In his final season as a Colt, Mackey played in Super Bowl V on January 17, 1971. He was involved in a famous game-changing play where he caught a record-setting 75 yard pass from quarterback Johnny Unitas after the ball was deflected twice, once by fellow Colts player Eddie Hinton and once by opposing Dallas Cowboys defenseman Mel Renfro. Baltimore won the game 16–13, following a 32-yard field goal by Jim O'Brien with five seconds left.[2][4][5]


During his playing career, Mackey played in five Pro Bowls, including one his rookie season. He was also named All-NFL three times.[2] In 1992, Mackey was inducted into the Pro Football Hall of Fame, becoming only the second pure tight end to be awarded this honor.[4]

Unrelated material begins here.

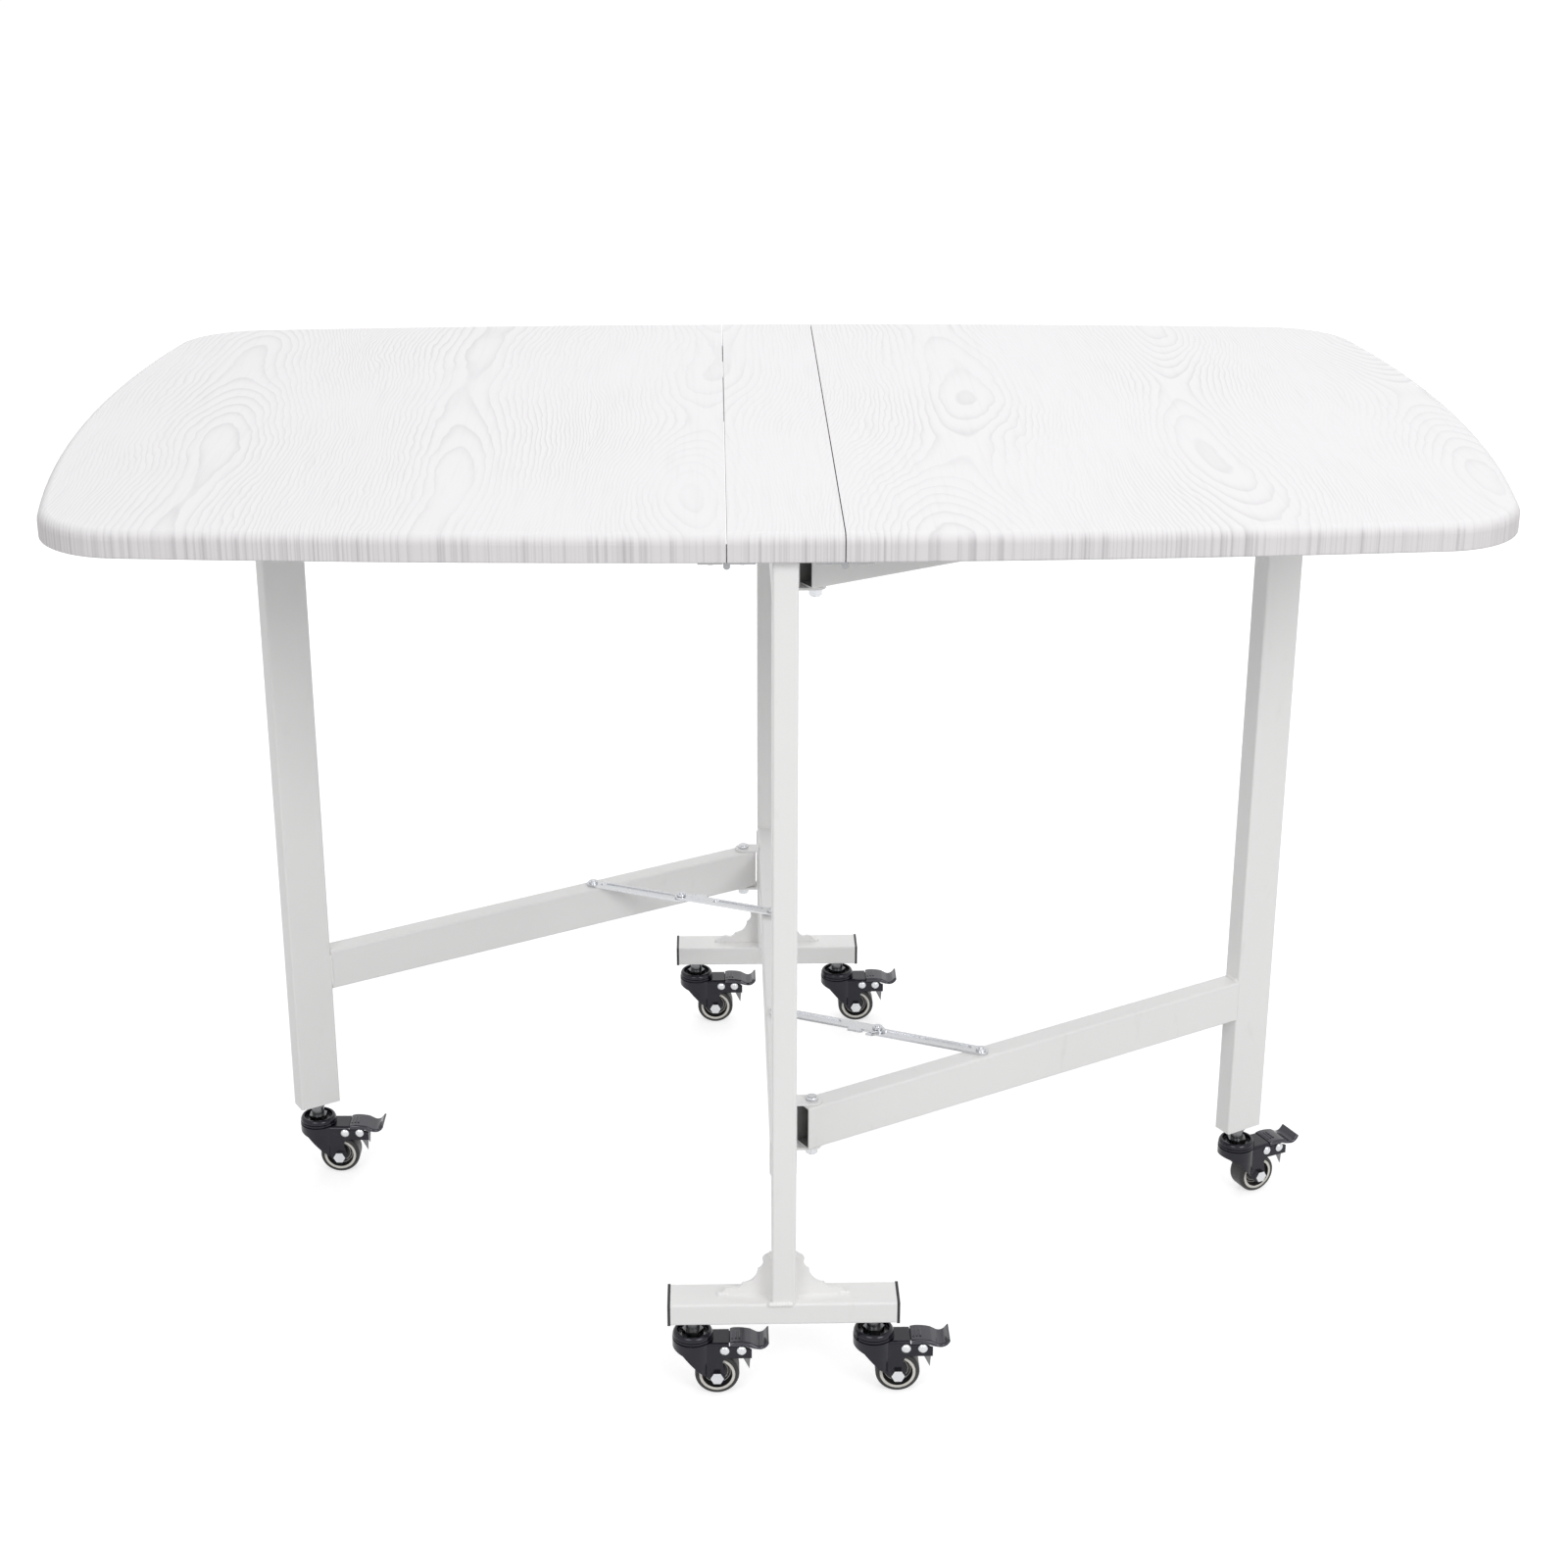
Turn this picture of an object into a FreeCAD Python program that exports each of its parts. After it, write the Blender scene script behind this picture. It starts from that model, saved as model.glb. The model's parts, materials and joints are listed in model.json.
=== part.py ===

Mackey has been included in several lists of great NFL players. In 1999, The Sporting News ranked Mackey at 48 on their list of "The 100 Greatest Football Players."[6] He also placed at number 42 on the NFL Network's list of the "Top 100 Football Players" in 2010.[3][7]

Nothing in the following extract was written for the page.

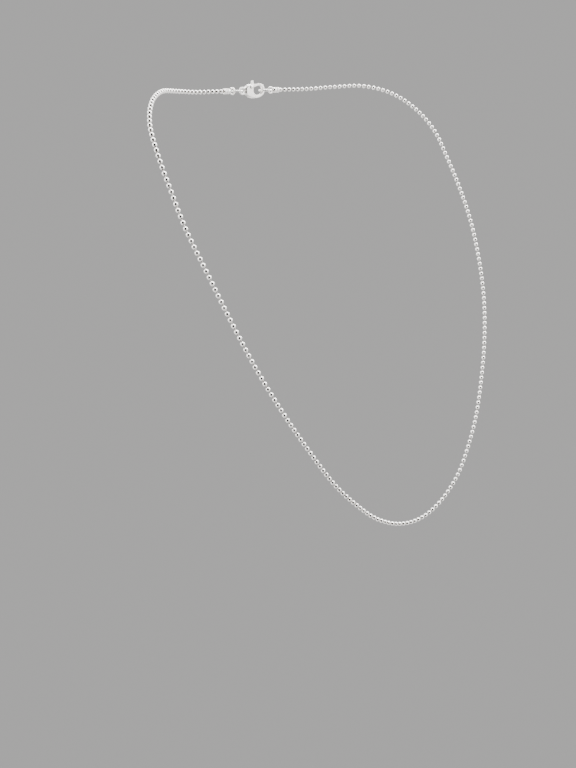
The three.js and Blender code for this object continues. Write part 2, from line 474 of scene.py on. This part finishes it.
MICRON = 0.000001
BRIGHT = (0.95, 0.935, 0.915)
BROWN = (0.30, 0.26, 0.21)
BALL_SILVER = metal("ball_silver", BRIGHT, BROWN, 0.08, (0.05, 0.16), 4 * MICRON, dark="tarnish_and_shade")
# Pins get a darker clean colour and heavier brown patches than the balls: painted shade, for the
# shade that falls on a pin between two balls.
PIN_SILVER_PAINTED_SHADE = metal("pin_silver_painted_shade", (0.58, 0.56, 0.53), BROWN, 0.4, (0.14, 0.3), 4 * MICRON)
CAST_SILVER = metal(
    "cast_silver", (0.92, 0.905, 0.885), BROWN, 0.14, (0.08, 0.22), 5 * MICRON, dark="tarnish_and_shade"
)
WIRE_SILVER = metal("wire_silver", (0.93, 0.915, 0.895), BROWN, 0.1, (0.07, 0.18), 5 * MICRON)
RIVET_SILVER = metal("rivet_silver", (0.84, 0.83, 0.81), BROWN, 0.2, (0.15, 0.3), 5 * MICRON)
SPRING_STEEL = metal(
    "spring_steel", (0.50, 0.51, 0.53), (0.22, 0.20, 0.19), 0.3, (0.22, 0.4), 3 * MICRON
)
print(len(bpy.data.materials), "materials")

# %% [markdown]
# ## Turned shapes
#
# Pins, rivets and caps are all turned on a lathe. A profile could be spun around an axis, but
# the closed end of a cone is easier to follow: its top face is extruded up and resized for
# each step of the profile, which leaves one closed solid with no seam to weld.

# %% Turned shapes
def turned(name, profile, sides):
    """A solid turned about Z, from (height, radius) pairs that rise from its foot to its top."""
    steps = [(height * MM, radius * MM) for height, radius in profile]
    (foot, foot_radius), (top, top_radius) = steps[:2]
    bpy.ops.mesh.primitive_cone_add(
        vertices=sides,
        radius1=foot_radius,
        radius2=top_radius,
        depth=top - foot,
        location=(0, 0, (foot + top) / 2),
    )
    piece = only(bpy.context.object)
    bpy.ops.object.transform_apply(location=True)
    mesh = edit(piece)
    for face in mesh.faces:
        face.select_set(len(face.verts) == sides and face.normal.z > 0.5)
    bmesh.update_edit_mesh(piece.data)
    for height, radius in steps[2:]:
        bpy.ops.mesh.extrude_region_move(TRANSFORM_OT_translate={"value": (0, 0, height - top)})
        bpy.ops.transform.resize(value=(radius / top_radius, radius / top_radius, 1))
        top, top_radius = height, radius
    done(piece)
    piece.name = name
    return piece


def store(piece, name, value_of):
    """Keeps a number on each point of a piece, worked out from the point's place."""
    numbers = piece.data.attributes.new(name, "FLOAT", "POINT")
    for point, number in zip(piece.data.vertices, numbers.data):
        number.value = value_of(point.co)


def sound(piece):
    """How many edges of a piece don't have exactly two faces, which is 0 on a closed solid."""
    mesh = bmesh.new()
    mesh.from_mesh(piece.data)
    loose = sum(not edge.is_manifold for edge in mesh.edges)
    volume = mesh.calc_volume(signed=True)
    mesh.free()
    return f"{len(piece.data.polygons)} faces, {loose} open edges, {volume / MM**3:.3f} mm3"


# %% [markdown]
# ## One ball
#
# A ball is rolled up from sheet silver, so it has a mouth at each end, where the sheet curls
# in around the pin. A boolean could cut the mouths, but a UV sphere already has a round fan of
# triangles at each pole: each fan is dissolved into one face, pushed in and narrowed, which
# gives the lip. A necklace has hundreds of balls, so one ball gets only a few dozen faces, and
# smooth shading rounds it.

# %% One ball
BALL_RADIUS = 0.75 * MM
BALL_SIDES = 14
BALL_BANDS = 7
MOUTH_DEPTH = 0.2 * MM
MOUTH_NARROWING = 0.9
MOUTH_RIM = 0.95
MOUTH_TARNISH = 0.8

bpy.ops.object.select_all(action="DESELECT")
bpy.ops.mesh.primitive_uv_sphere_add(
    segments=BALL_SIDES, ring_count=BALL_BANDS, radius=BALL_RADIUS
)
ball = bpy.context.object
ball.name = "ball_pattern"
mesh = edit(ball)
for face in mesh.faces:
    face.select_set(len(face.verts) == 3)
bmesh.update_edit_mesh(ball.data)
bpy.ops.mesh.dissolve_faces()
bpy.ops.mesh.extrude_faces_move(TRANSFORM_OT_shrink_fatten={"value": -MOUTH_DEPTH})
bpy.ops.transform.resize(value=(MOUTH_NARROWING, MOUTH_NARROWING, 1))
done(ball)
smooth(ball, 60)
mouth_height = max(point.co.z for point in ball.data.vertices)
mouth_radius = max(
    math.hypot(point.co.x, point.co.y)
    for point in ball.data.vertices
    if point.co.z > mouth_height - MOUTH_DEPTH / 2
)


def mouth_tarnish(at):
    """Tarnish inside the rim of a mouth, and none on the outside of the ball."""
    return MOUTH_TARNISH if math.hypot(at.x, at.y) < MOUTH_RIM * mouth_radius else 0


store(ball, "tarnish_and_shade", mouth_tarnish)
print("ball", sound(ball), f"mouth {2 * mouth_radius / MM:.2f} mm wide")

# %% [markdown]
# ## One pin
#
# A pin is a short piece of wire whose two ends are swaged into heads, so that it can't pull
# out through a mouth. Only its middle shows, between two balls.

# %% One pin
PIN_PROFILE = [
    (-0.50, 0.07),
    (-0.47, 0.11),
    (-0.40, 0.16),
    (0.40, 0.16),
    (0.47, 0.11),
    (0.50, 0.07),
]
pin = turned("pin_pattern", PIN_PROFILE, 8)
smooth(pin, 60)
print("pin", sound(pin))

# %% [markdown]
# ## The rows of balls and pins
#
# An array modifier along a curve would space the copies, but each ball on a real chain hangs
# at its own small angle on its pins. So each copy is laid one by one: its place and direction
# come from the route, and its roll and tilt from a random number with a fixed seed, which gives
# the same necklace every time. A run's balls become one piece, because they move together.

# %% The rows of balls and pins
BALL_TILT = math.radians(2.0)
BALL_SHIFT = 0.01 * MM
BALL_TONE = 0.06
chance = random.Random(508)


def copy_at(pattern, matrix, tone=None):
    """A copy of a pattern, with its own mesh, placed by a matrix."""
    piece = bpy.data.objects.new(pattern.name, pattern.data.copy())
    piece.data.transform(matrix)
    bpy.context.scene.collection.objects.link(piece)
    if tone is not None:
        for number in piece.data.attributes["tarnish_and_shade"].data:
            number.value += tone
    return piece


def some(limit):
    """A random number between minus limit and limit."""
    return chance.uniform(-limit, limit)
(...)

In 2001, the John Mackey Award was established by the Nassau County Sports Commission. The award is given yearly to the top college tight end.[8] On September 15, 2007, Mackey's alma mater, Syracuse University, retired number 88 in his honor.[2]

Post-playing career

NFL Players Association presidency

In 1970, Mackey became the first president of the National Football League Players Association following the merger of the National Football League and the American Football League.[9] Although the NFL and AFL each had a candidate for president in mind, Mackey emerged as the leader both sides could agree on.[10] Mackey held the position of president until September 1973.[11]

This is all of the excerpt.